Lewat badan dan organisasi negara, pelayanan kepada masyarakat sangat kental dengan pendekatan kekuasaan. Negara merumuskan setiap kebijakannya secara "Top down" artinya alur perumusan kebijakan selalu dimulai dari Atas (Pemerintah) kemudian ke Bawah (Masyarakat).

Akibatnya penyelenggaraan negara bersifat kaku dan tersentralistik kepada negara. Pelibatan unsur politis dalam penyelenggaraan negara juga sangat kental pada paradigma ini, sulit bagi masyarakat mendapat pelayanan yang berkeadilan dan non diskriminatif.

Mengingat dalam sistem ini sebagai penguasa pemerintah melaksanakan pelayanan sesuai kehendak dan kemauan mereka, oleh sebabnya penyelenggaraan negara kental dengan KKN.

2. New Public Management (NPM)

Paradigma ini diinspirasikan oleh Presiden Reagan yang melihat "Government is not the solution to our problems. Government is the problem", intinya bagaimana membatasi peran pemerintah yang merupakan sumber masalah, dengan melibatkan masyarakat dan dunia swasta/privat untuk turut serta dalam penyelenggaraan negara.

NPM muncul untuk menjawab permasalahan yang tak mampu diselesaikan OPA. Sifat OPA yang kaku dan tersentralistik membuat penyelenggaraan negara tidak efektif dan efisien demikian juga dalam melaksanakan pelayanan publik.

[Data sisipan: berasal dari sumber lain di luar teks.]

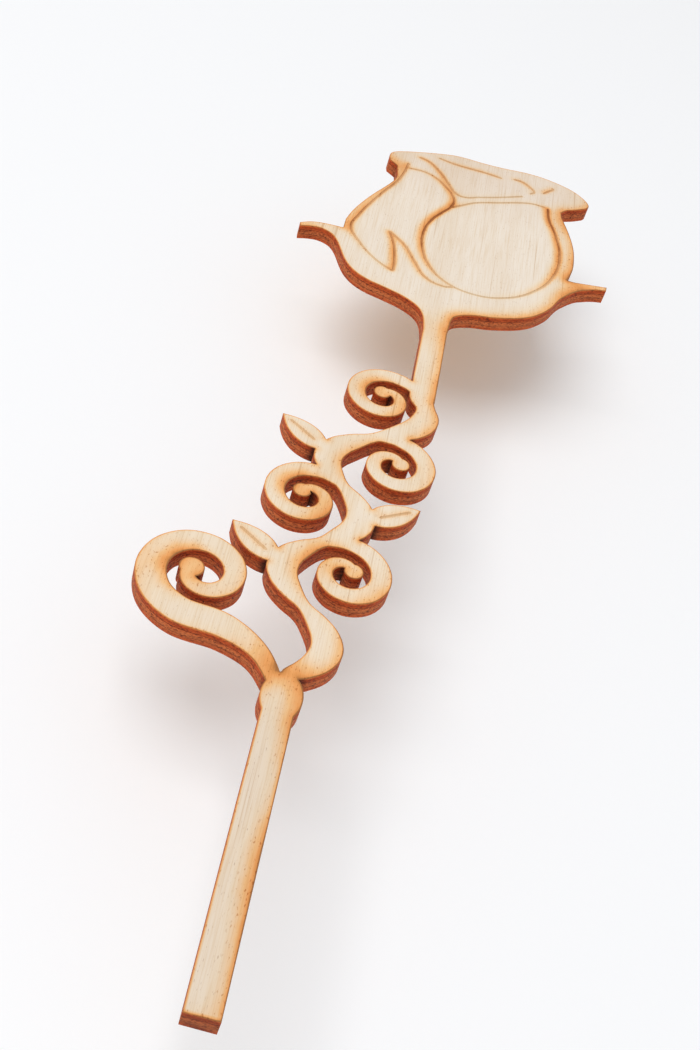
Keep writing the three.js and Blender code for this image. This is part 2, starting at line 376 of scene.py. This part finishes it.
outline = cutOutline()
outlineFace = outline.data.polygons[0]
rim = corners(outline)[list(outlineFace.vertices), :2]
print("outline drawn,", len(rim), "points")


# Plies from the bottom up: their heights come from the frame, and each has its edges eased a little
plies = {
    "grid": 0.5,  # spacing of the cuts that give the scorching its points
    "snap": 0.03,  # a cut this near a point goes through it
    "ease": 0.05,
    "broad": 0.3,  # least upward slope of the broad face and its eased edge
    "rim": 0.2,  # width of the burnt line that the beam leaves along the face's edge
    "coreEase": 0.03,
    "smooth": 35,  # degrees up to which neighbouring faces are shaded as one
}


def heights(node):
    low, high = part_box(node)
    return low.z / mm, high.z / mm


def cutGrid(piece):
    # straight cuts both ways across the broad face
    points = corners(piece)
    for axis, normal in ((1, (0, 1, 0)), (0, (1, 0, 0))):
        at = points[:, axis].min() + plies["grid"]
        while at < points[:, axis].max():
            bpy.ops.mesh.select_all(action="SELECT")
            spot = [at * mm * part for part in normal]
            bpy.ops.mesh.bisect(plane_co=spot, plane_no=normal, threshold=plies["snap"] * mm)
            at += plies["grid"]


def layPly(name, low, high, ease, fine=False):
    # the outline's face raised to the ply's top, its edge eased, then drawn down to a mirrored underside
    piece = copyOf(outline, name)
    editAll(piece)
    bpy.ops.transform.translate(value=(0, 0, (high - ease) * mm))
    bpy.ops.mesh.inset(thickness=ease * mm, depth=ease * mm)
    if fine:
        bpy.ops.mesh.inset(thickness=plies["rim"] * mm, use_even_offset=False)
        cutGrid(piece)
    bpy.ops.mesh.select_all(action="SELECT")
    bpy.ops.mesh.extrude_region_move()
    bpy.ops.transform.resize(value=(1, 1, -1), center_override=(0, 0, (high + low) / 2 * mm))
    bpy.ops.mesh.select_all(action="SELECT")
    bpy.ops.mesh.normals_make_consistent(inside=False)
    doneEditing()
    return piece


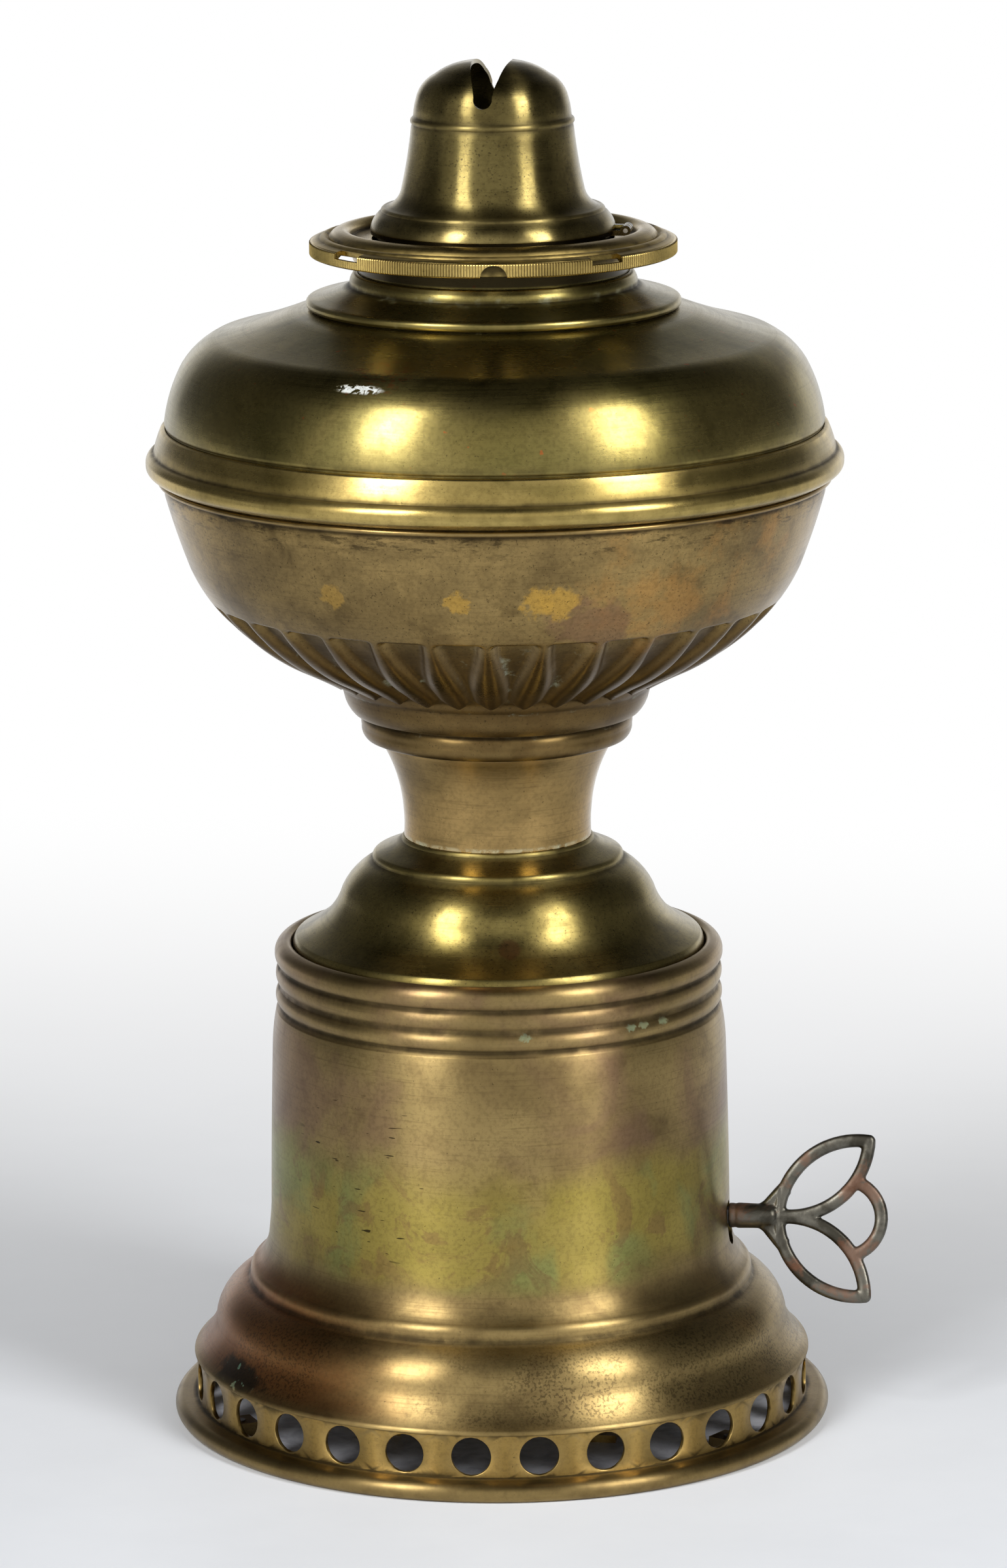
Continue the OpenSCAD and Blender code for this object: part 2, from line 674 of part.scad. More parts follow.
module gallery_ring() {
    color("#a8894a") difference() {
        union() {
            turned([[29.35, 255.6, 0], [30.1, 255.6, 0], [30.1, 259.3, 0], [37.6, 259, 0],
                [38.4, 258.4, 0], [38.5, 256.6, 0], [39.1, 256.6, 0],
                [gallery_r, 257.1, 0.1], [gallery_r, 259.3, 0], [38.9, 259.9, 0.12],
                [37.2, 260.2, 0], [36.4, 260.8, 0.15], [35.6, 260.5, 0.15],
                [35.2, 260.3, 0], [35.2, 260.6, 0], [32.6, 262.2, 0.35], [30.5, 261, 0.45],
                [30.4, 260.1, 0], [25.9, 260.1, 0], [25.9, 259.3, 0], [29.35, 259.3, 0]]);
            translate([0, 0, 259.3]) around(gallery_crown_n, crown_start)
                crown_tooth(gallery_crown_r + 0.05, 0.9, 1.05, 0.42, 0.16);
        }
        around(4, 45) translate([37.4, -4, 258.2]) cube([3, 8, 3.2]);
        rotate([0, 0, -82.5]) translate([36, 0, 256.5]) rotate([0, 90, 0])
            cylinder(r = 2.9, h = 5);
        around(knurl_count) translate([gallery_r - 0.28, 0, 257.35])
            rotate([0, 0, -45]) cube([0.5, 0.5, 1.7]);
    }
}

cap_outside = [[26.3, cap_foot_z, 0], [26.2, 262.6, 0], [23.5, 266.6, 0.4],
    [23.2, 266.7, 0], [19.65, 270.3, -0.62], [17.4, 283.6, -0.2], [17.2, 284.5, 0],
    [17.2, 285.8, 0.35], [16.9, 286.1, 0], [16.3, 289.8, 0.12], [12.4, 294.9, 0.75],
    [6, 297.6, 0.45], [0, 298, 0.1]];
cap_inside = [[0, 297.1, 0], [6, 296.7, -0.1], [11.7, 294.3, -0.45], [15.4, 289.6, -0.75],
    [16.2, 285.5, 0], [16.5, 283, 0], [18.8, 270, 0.2], [22.6, 265.9, 0.6], [25.3, 262.6, -0.3],
    [25.3, cap_foot_z, 0]];

// Boat-shaped flame slot, drawn in plan: two arcs that meet in round ends
module slot_drawing() {
    shift = slot_arc_r - slot_w / 2;
    intersection() {
        translate([shift, 0]) circle(r = slot_arc_r);
        translate([-shift, 0]) circle(r = slot_arc_r);
        square([20, 33], center = true);
    }
}

module cap() {
    color("#8f7d42") difference() {
        union() {
            turned(concat(cap_outside, cap_inside));
            translate([25.4, -0.9, cap_foot_z]) cube([hinge_x - 25.4, 1.8, 1.1]);
            bar_y(-0.9, 0.9, hinge_x, hinge_z, knuckle_r);
        }
        translate([0, 0, slot_foot_z]) linear_extrude(10) slot_drawing();
        for (s = [-1, 1]) translate([0, s * 14, slot_foot_z]) rotate([90, 0, 0])
            cylinder(r = 1.9, h = 8, center = true);
        bar_y(-2, 2, hinge_x, hinge_z, hinge_pin_r + running);
    }
}

base_casing();
bottom_cover();
cover_lugs();
cover_screws();
movement_feet();
front_plate();
back_plate();
plate_pillars();
plate_screws();
mainspring();
spring_post();
winding_arbor();
ratchet_wheel();
wheel_washer();
key();
great_wheel();
click_screw();
click_spring();
click();
second_arbor();
second_wheel();
third_arbor();
third_wheel();
contrate_arbor();
contrate_wheel();
fan_bridge();
fan_potence();
fan_arbor();
fan_collar();
fan();
shoulder_dome();
stem();
lower_bowl();
belt_ring();
upper_bowl();
font_collar();
oil_tank();
tank_stays();
burner_plate();
burner_neck();
spindle_bearings();
wick_tube();
wick_spindle();
wick();
cap_seat();
gallery_ring();
cap();
hinge_pin();
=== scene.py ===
"""Clockwork draught lamp: aged brass shells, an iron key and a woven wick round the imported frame.

Lengths in the outlines are millimetres from the lamp's axis and from the floor, as in the part's source.
Azimuths are degrees round the lamp from -Y, which faces the viewer, towards +X, where the key is.
"""
import json
import math

import bmesh
import bpy
import numpy as np
from mathutils import Matrix, Vector


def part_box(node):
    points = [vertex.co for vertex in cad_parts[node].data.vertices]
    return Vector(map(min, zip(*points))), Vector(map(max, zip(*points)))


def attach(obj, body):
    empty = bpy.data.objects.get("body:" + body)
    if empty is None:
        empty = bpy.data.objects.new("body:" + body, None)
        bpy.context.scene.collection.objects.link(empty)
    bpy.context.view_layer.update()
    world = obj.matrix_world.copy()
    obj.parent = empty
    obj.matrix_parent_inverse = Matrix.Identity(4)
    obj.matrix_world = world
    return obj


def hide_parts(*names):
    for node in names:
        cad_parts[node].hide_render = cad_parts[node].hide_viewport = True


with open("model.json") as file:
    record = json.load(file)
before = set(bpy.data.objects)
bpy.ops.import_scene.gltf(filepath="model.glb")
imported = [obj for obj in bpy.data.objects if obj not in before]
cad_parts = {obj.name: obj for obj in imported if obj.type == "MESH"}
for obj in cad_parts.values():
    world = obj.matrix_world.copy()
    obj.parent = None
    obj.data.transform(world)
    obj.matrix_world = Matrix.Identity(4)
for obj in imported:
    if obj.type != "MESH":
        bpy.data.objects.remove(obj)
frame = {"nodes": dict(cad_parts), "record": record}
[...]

NPM menawarkan konsep baru dalam bernegara, yakni pelibatan sektor privat/swasta dalam rangka penyelenggaraan negara dan pelayanan publik dengan mengedepankan efisiensi dan efektifitas pekerjaan, mekanisme pasar bebas membuat banyak lembaga privat yang berkompetisi untuk menyelesaikan berbagai permasalahan publik waktu itu.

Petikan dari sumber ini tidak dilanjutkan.